Wearing a bright smile, she did half a fist-pump with her right hand and slapped her hip with the left. In less than a year after she had started taking the game seriously, Parker had her first big championship.
Prior to the tournament, she was insistent she was heading to Vegas to win, so much so that her mother was concerned she was putting all her billiard balls in one basket.
“She didn’t want me to go out there and get my heart broken,” Parker said. “I told her, you know when I go out there and I win it all, I’m going to look directly in the camera, and I’m going to say, ‘Hey, Mom and Dad, I told you so.’”

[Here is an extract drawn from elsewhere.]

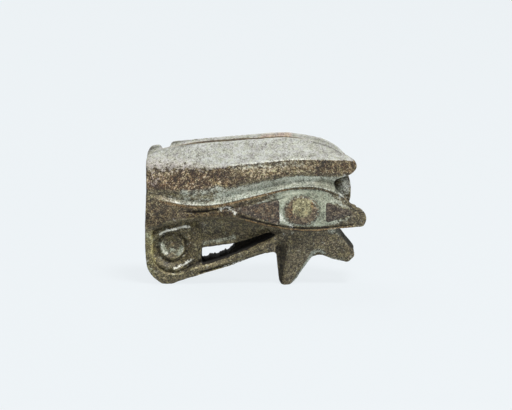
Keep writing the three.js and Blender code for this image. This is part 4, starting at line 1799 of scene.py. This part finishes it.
@dataclass(frozen=True)
class Studio:
    """Pale floor, soft lamps and the camera."""

    camera_height: float = math.radians(10)
    camera_distance: float = 0.40
    lens: float = 280.0
    aim: tuple[float, float, float] = (-0.05 * MM, 0.0, 7.65 * MM)
    clip: tuple[float, float] = (0.01, 20.0)
    floor_size: float = 4.0
    floor_colour: Colour = linear(208, 213, 216)
    sky_colour: Colour = linear(240, 244, 247)
    seen_colour: Colour = linear(236, 241, 244)
    floor_glow: float = 0.93
    ambient: float = 0.15
    lamps: tuple[Lamp, ...] = (
        Lamp("key", (0.12, -0.17, 0.44), 0.15, 3.2),
        Lamp("fill", (-0.10, -0.50, 0.24), 0.30, 0.55),
        Lamp("rear", (-0.16, 0.32, 0.32), 0.30, 1.3),
    )

    def build(self) -> None:
        """Sets up the floor, the lamps, the world and the camera."""
        self._floor()
        self._world()
        for lamp in self.lamps:
            self._add(lamp)
        self._camera()
        bpy.context.scene.view_settings.view_transform = "Standard"

    def _floor(self) -> None:
        """A wide pale floor that the amulet stands on. Seen directly, part of its colour is its own glow."""
        bpy.ops.object.select_all(action="DESELECT")
        bpy.ops.mesh.primitive_plane_add(size=self.floor_size)
        floor = bpy.context.view_layer.objects.active
        floor.name = "floor"
        paint = Paint("pale_floor")
        matt = paint.node("ShaderNodeBsdfDiffuse", {}, {"Color": (*self.floor_colour, 1)})
        glow = paint.node("ShaderNodeEmission", {}, {"Color": (*self.seen_colour, 1), "Strength": 1.0})
        rays = paint.node("ShaderNodeLightPath")
        seen = Value(paint, rays.outputs["Is Camera Ray"]) * self.floor_glow
        both = paint.node("ShaderNodeMixShader", {}, {0: seen, 1: matt.outputs[0], 2: glow.outputs[0]})
        paint.node("ShaderNodeOutputMaterial", {}, {"Surface": both.outputs[0]})
        floor.data.materials.append(paint.material)

    def _world(self) -> None:
        """An even pale surround, seen as the backdrop's colour and weaker as light."""
        world = bpy.data.worlds.new("surround")
        bpy.context.scene.world = world
        world.use_nodes = True
        nodes = Nodes(world.node_tree)
        mixed: dict[int, bpy.types.NodeSocket] = {
            0: nodes.node("ShaderNodeLightPath").outputs["Is Camera Ray"],
        }
        for place, strength in ((1, self.ambient), (2, 1.0)):
            light = {"Color": (*self.sky_colour, 1), "Strength": strength}
            mixed[place] = nodes.node("ShaderNodeBackground", {}, light).outputs[0]
        both = nodes.node("ShaderNodeMixShader", {}, mixed)
        nodes.node("ShaderNodeOutputWorld", {}, {"Surface": both.outputs[0]})

    def _add(self, lamp: Lamp) -> None:
        """Adds one lamp.

        Args:
            lamp: The lamp.
        """
        bpy.ops.object.select_all(action="DESELECT")
        bpy.ops.object.light_add(type="AREA", location=lamp.place, rotation=self._looking(lamp.place))
        light = bpy.context.view_layer.objects.active
        light.name = lamp.name
        light.data.size = lamp.size
        light.data.energy = lamp.power

    def _looking(self, place: Sequence[float]) -> tuple[float, float, float]:
        """The turn that points a camera or a lamp at the amulet's middle."""
        x, y, z = (a - b for a, b in zip(self.aim, place))
        return (math.pi / 2 + math.atan2(z, math.hypot(x, y)), 0.0, math.atan2(-x, y))

    def _camera(self) -> None:
        """Places the camera a little above the amulet, in front of it."""
        x, y, z = self.aim
        reach = self.camera_distance
        place = (x, y - reach * math.cos(self.camera_height), z + reach * math.sin(self.camera_height))
        bpy.ops.object.select_all(action="DESELECT")
        bpy.ops.object.camera_add(location=place, rotation=self._looking(place))
        camera = bpy.context.view_layer.objects.active
        camera.data.lens = self.lens
        camera.data.clip_start, camera.data.clip_end = self.clip
        bpy.context.scene.camera = camera


def main() -> None:
    """Builds the amulet and its studio."""
    logging.basicConfig(level=logging.INFO, format="%(name)s: %(message)s")
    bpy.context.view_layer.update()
    relief = Relief()
    body = CarvedBody(
        relief, Patina(relief.long_mark, TOUCHES), WornGlaze("worn_glaze_painted_light"), WornGlaze("worn_core_painted_light")
    )
    body.dress(body.build())
    inlays = Inlays(
        pupil_finish=Paste(
            "pupil_paste",
            middle=(linear(66, 60, 40), linear(120, 114, 84), linear(148, 142, 106), linear(196, 190, 154)),
            ring=(linear(38, 29, 21), linear(80, 67, 50), linear(110, 95, 73), linear(170, 155, 126)),
        ),
        corner_finish=Paste(
            "corner_paste",
            middle=(linear(28, 20, 14), linear(64, 53, 40), linear(98, 86, 67), linear(172, 158, 128)),
            ring=(linear(26, 19, 15), linear(55, 45, 36), linear(83, 72, 59), linear(142, 132, 112)),
        ),
    )
    inlays.dress(inlays.build())
    Studio().build()


if __name__ == "__main__":
    main()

Parker made good on her promise, giving her parents, who were watching her play for the first time, a shoutout on the livestream.
As for the winnings? Parker, who is an instructional designer at HCA Healthcare — building training courses for doctors and nurses — laughed at the idea of a splurge.
“I have a super boring answer,” she said. A chunk will go towards student loans. She bought gifts for her brother and sister. And when her parents get back from their current cross-country RV adventure, they’ll get a nice dinner out.
The rest may go to further trips. Parker said she plans to keep competing, with an eye on the U.S. Amateur Championship. She isn’t quitting her day job. But she’s not done yet.
“I think the biggest thing is that I kept my word to myself,” Parker said. “I told myself I was going to do this. And the fact that it has unraveled that way, and I did follow through, it’s changed my mindset about not just pool, but a lot of things in life. There’s no telling what else I can do.”